**SHORT PROBLEM**
Where the word "scene" occurs in a line, return that line.

• • • • •

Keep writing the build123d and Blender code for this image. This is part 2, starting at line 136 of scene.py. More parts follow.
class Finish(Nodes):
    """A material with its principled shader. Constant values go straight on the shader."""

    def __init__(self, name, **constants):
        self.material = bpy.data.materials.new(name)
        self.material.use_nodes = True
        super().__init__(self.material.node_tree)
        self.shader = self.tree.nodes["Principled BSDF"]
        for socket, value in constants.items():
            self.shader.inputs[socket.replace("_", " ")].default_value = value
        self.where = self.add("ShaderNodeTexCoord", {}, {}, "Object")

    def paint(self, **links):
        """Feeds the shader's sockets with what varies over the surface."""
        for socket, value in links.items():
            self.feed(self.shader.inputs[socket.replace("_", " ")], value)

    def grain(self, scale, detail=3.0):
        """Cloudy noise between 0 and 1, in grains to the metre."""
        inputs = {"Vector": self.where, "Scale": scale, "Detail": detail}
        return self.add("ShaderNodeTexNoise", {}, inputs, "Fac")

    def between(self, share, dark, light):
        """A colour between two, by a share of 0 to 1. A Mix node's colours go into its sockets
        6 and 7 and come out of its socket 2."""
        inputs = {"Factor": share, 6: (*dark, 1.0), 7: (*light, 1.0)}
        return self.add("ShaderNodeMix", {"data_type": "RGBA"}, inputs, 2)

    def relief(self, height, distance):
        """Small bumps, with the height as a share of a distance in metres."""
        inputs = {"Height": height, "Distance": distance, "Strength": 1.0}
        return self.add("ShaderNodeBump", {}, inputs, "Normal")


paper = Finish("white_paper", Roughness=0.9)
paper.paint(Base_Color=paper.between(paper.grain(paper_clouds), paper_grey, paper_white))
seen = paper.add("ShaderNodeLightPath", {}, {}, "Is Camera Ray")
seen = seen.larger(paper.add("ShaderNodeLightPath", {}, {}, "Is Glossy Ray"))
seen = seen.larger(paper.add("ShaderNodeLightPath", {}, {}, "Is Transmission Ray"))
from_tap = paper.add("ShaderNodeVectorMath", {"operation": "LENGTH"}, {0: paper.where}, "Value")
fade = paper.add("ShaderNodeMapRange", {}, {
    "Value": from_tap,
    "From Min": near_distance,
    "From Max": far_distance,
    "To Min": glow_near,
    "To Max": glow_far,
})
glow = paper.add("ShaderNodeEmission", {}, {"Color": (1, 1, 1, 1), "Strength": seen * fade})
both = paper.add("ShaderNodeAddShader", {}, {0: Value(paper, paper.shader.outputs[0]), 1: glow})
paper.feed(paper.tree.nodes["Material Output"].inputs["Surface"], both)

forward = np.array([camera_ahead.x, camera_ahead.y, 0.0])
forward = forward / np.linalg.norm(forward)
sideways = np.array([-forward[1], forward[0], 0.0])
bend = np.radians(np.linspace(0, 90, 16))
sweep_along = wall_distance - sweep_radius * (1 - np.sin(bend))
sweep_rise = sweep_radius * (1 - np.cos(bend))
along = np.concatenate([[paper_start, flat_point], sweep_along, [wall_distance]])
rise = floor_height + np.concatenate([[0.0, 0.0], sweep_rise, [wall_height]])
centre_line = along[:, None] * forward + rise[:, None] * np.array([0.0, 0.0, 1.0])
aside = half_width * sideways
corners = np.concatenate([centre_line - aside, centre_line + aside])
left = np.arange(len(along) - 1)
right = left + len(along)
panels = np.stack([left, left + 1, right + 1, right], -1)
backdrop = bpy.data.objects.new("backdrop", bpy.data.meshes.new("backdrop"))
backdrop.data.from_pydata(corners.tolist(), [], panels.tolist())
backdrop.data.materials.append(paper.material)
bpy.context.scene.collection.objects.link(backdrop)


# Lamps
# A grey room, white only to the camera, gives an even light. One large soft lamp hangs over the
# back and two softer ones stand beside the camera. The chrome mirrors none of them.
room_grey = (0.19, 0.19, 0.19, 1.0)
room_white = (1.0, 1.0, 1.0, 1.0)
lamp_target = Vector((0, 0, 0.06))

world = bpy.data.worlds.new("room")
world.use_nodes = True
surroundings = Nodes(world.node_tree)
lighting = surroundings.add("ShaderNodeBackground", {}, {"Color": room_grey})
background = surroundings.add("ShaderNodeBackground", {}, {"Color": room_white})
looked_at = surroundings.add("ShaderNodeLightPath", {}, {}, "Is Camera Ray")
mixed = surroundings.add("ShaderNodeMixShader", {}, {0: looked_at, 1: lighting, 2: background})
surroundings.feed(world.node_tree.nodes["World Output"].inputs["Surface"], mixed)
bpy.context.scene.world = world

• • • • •

**FINAL ANSWER**
Keep writing the build123d and Blender code for this image. This is part 2, starting at line 136 of scene.py. More parts follow.
bpy.context.scene.collection.objects.link(backdrop)
bpy.context.scene.world = world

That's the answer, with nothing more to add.